2)      Dapat mengalihkan fokus dari atribusi tingkah laku yang terlalu dipermudah dan ingin dibuat konseli (aku malas atau aku tidak tegas)
3)      Dapat menjadi strategi yang berguna dalam menangani konseli yang keras kepala.
            Berdasarkan penjelasan di atas, maka dapat ditarik simpulan bahwa strategi reframing memiliki kegunaan untuk terapi keluarga dan konseli secara individu, bagi terapi keluarga berguna untuk mempersepsi permasalahan dengan cara atau sudut pandang lain yang lebih tepat dan bagi konseli secara individu berguna untuk mengubah cara konseli dalam memandang suatu masalah serta dapat membangkitkan diri dari persepsi negatif yang tidak membangun.

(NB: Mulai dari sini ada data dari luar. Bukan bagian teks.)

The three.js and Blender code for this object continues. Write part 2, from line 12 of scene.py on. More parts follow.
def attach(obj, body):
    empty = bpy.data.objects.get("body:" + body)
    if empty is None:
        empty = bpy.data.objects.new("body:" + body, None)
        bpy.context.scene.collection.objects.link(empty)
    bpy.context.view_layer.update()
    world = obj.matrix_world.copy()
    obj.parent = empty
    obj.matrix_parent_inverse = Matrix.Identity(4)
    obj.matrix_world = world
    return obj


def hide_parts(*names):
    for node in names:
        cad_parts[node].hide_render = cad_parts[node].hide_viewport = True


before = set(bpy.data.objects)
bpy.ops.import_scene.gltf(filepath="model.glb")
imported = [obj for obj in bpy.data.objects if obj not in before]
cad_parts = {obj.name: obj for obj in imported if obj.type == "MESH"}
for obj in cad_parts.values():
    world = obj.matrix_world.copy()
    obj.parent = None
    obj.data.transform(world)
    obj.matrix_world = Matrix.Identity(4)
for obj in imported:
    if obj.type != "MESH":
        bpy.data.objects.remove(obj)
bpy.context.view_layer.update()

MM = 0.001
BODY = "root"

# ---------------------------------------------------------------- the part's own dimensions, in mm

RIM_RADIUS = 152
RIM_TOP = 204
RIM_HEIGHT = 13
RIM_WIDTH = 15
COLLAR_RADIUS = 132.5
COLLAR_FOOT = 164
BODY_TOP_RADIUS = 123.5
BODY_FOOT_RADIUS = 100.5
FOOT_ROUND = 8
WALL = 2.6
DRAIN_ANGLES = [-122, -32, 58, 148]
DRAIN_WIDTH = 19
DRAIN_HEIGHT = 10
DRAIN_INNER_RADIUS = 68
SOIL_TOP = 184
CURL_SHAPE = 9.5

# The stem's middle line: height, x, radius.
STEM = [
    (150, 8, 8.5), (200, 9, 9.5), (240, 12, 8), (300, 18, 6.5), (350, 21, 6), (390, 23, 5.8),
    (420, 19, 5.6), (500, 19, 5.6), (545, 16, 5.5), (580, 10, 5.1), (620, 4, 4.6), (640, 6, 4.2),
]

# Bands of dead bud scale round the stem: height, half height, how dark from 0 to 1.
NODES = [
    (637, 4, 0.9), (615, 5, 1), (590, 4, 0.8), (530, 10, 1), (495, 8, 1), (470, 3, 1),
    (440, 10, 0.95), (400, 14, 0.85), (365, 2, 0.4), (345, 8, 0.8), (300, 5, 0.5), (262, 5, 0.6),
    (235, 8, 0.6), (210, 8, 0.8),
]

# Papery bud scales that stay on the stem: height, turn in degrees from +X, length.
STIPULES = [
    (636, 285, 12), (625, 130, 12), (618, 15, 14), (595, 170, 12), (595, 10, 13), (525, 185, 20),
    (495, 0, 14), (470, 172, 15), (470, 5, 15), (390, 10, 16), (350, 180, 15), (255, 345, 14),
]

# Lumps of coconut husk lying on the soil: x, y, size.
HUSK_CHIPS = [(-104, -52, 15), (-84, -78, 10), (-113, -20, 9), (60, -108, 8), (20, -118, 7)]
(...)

5. Fokus dan tujuan Strategi Reframing
            Menurut Cormier (1985:417), focus dari strategi reframing terletak pada alasan yang salah dan keyakinan serta kesimpulan yang tidak logis. Tujuannya adalah untuk membedakan keyakinan irasional atau pernyataan diri negatif.
            Jadi dapat disimpulkan bahwa fokus dari strategi reframing adalah keyakinan atau persepsi yang salah dan tidak logis dalam memandang diri sendiri dan suatu masalah. Sedangkan tujuannya adalah untuk dapat membedakan dan mengenali antara keyakinan irasional dengan keyakinan rasional atau pernyataan diri positif.